Nah. Creating a Dyson Sphere requires matter-transformation and anti-gravity technology that’s so far beyond the realms of real science – even, yes, the science we don’t have – that they’re pretty much fantasy at this point. Better reasons for not hearing from ET’s include:

– Self-destruction as a function of Technology (Nukes, climate change, etc)
– Metal-poor planets (Can’t build a radio without metal …)
– Inability to see/understand other planets (Somewhere, there’s a race of lobster-people who are smart, but don’t see the sun and can’t make a fire; they write great poetry, but that’s about it.)
– Colossal indifference
– Deliberate Shunning

Niven observed, rightly, you’d need matter-transformation and superstrong materials for just a ringworld; a Dyson Sphere would be even tougher.


In the end, until we have met at least one extraterrestrial civilisation, there is simply nothing science can say on the matter. You can’t extrapolate anything from a sample size of one. Would ETs be sending enormously powerful radio signals / building Dyson spheres / visiting other stars? We cannot do better than guess.

The Dyson sphere idea is even more tenuous than SETI, both because it requires a much longer chain of assumptions to explain why they’d exist, and because even if you found a hundred “Dyson spheres”, there would be no justification for assuming that’s what they actually were. At least if SETI does find the kind of signal they’re looking for, it will likely be unambiguous.

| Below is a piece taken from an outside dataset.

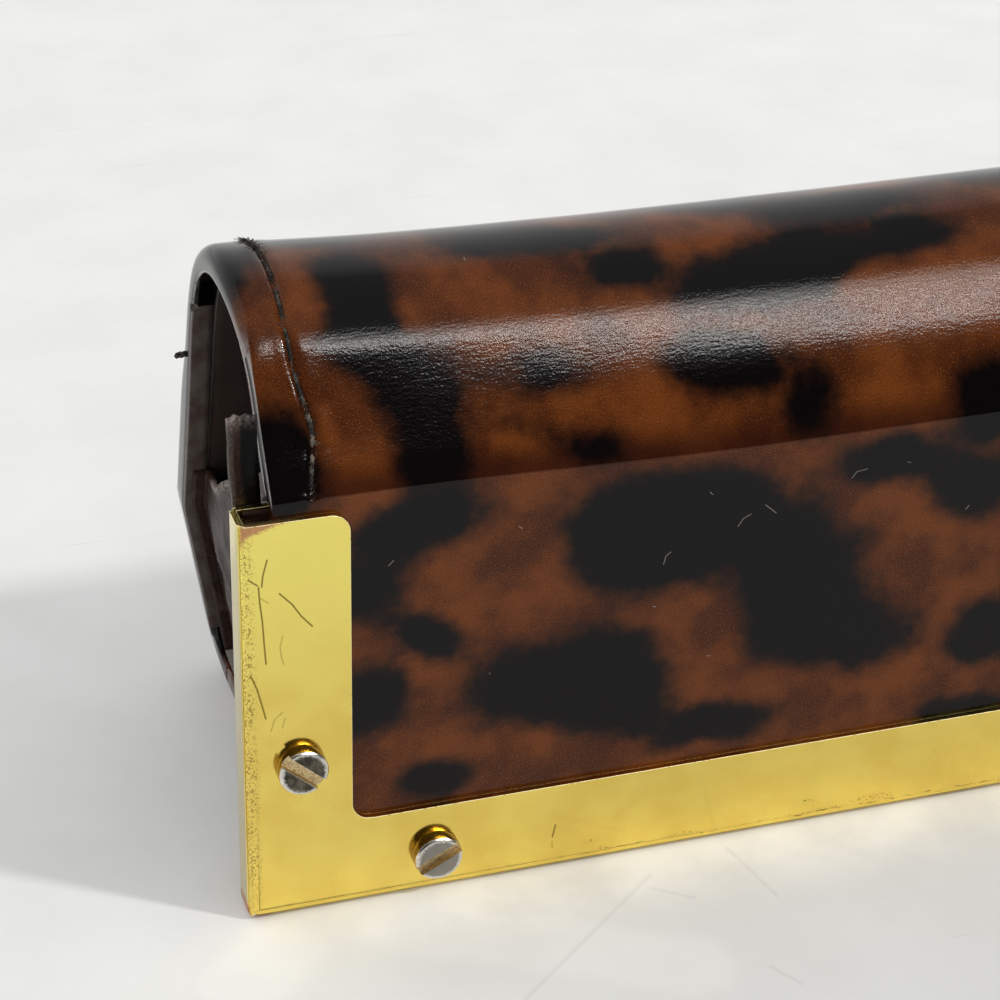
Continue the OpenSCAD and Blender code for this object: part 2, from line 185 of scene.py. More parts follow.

I concede all your points, and really hope it’s indifference because that would be hilarious, however there’s one key thing missing. You don’t know what you don’t know. You might think you know, but… you don’t.

I’m a huge fan of Larry Niven, and the Ringworld series, however he’s one guy.


Obligatory SMBC:




Massive engineering projects like… THE GREAT PYRAMID OF GIZA?!


Agree. As much as I’d love these fantastic megastructures to exist somewhere, to wait for evidence of a civilization that can engineer things at the scale of a solar system is about as likely as waiting for them to drop by for a visit. If either is possible at all, it’s by means we cannot imagine. Sure, there’s no hard limit like the speed of light constraining the construction of megastructures, but that’s the only thing that makes it seem superficially more plausible.

Is it even necessary to enclose enough of the star to see from light years away to get a massive power surplus? I don’t feel like trying to do math, but I’d bet a ring of orbiting collectors inside the orbit of Mercury and not even visible from the Earth could generate more power than we could practically use.

Furthermore, is it even a good idea? You think we’ve got climate problems now, imagine what happens if we’re funneling the entire output of the Sun onto the Earth and using that power for… something, god knows what. It’d be like a magnifying glass on an anthill. If our first megastructure is a Dyson Sphere, our second has to be an unimaginably massive heat sink, which is probably a harder engineering problem than the sphere was in the first place.


too much work looking all over the universe - If they’re lizardoids - they probably have a facebook page anyway


The Pyramids are puny engineering projects, mere Lego blocks in the desert.

Now, the Hollow Moon – that’s a massive engineering project.


Also, if they’re smart, they may realize that it’s the sort of thing beings like us could look for. And maybe they don’t want company, so they could also build a Dyson Sphere and surround it with a lot of dust clouds so it’s not visible.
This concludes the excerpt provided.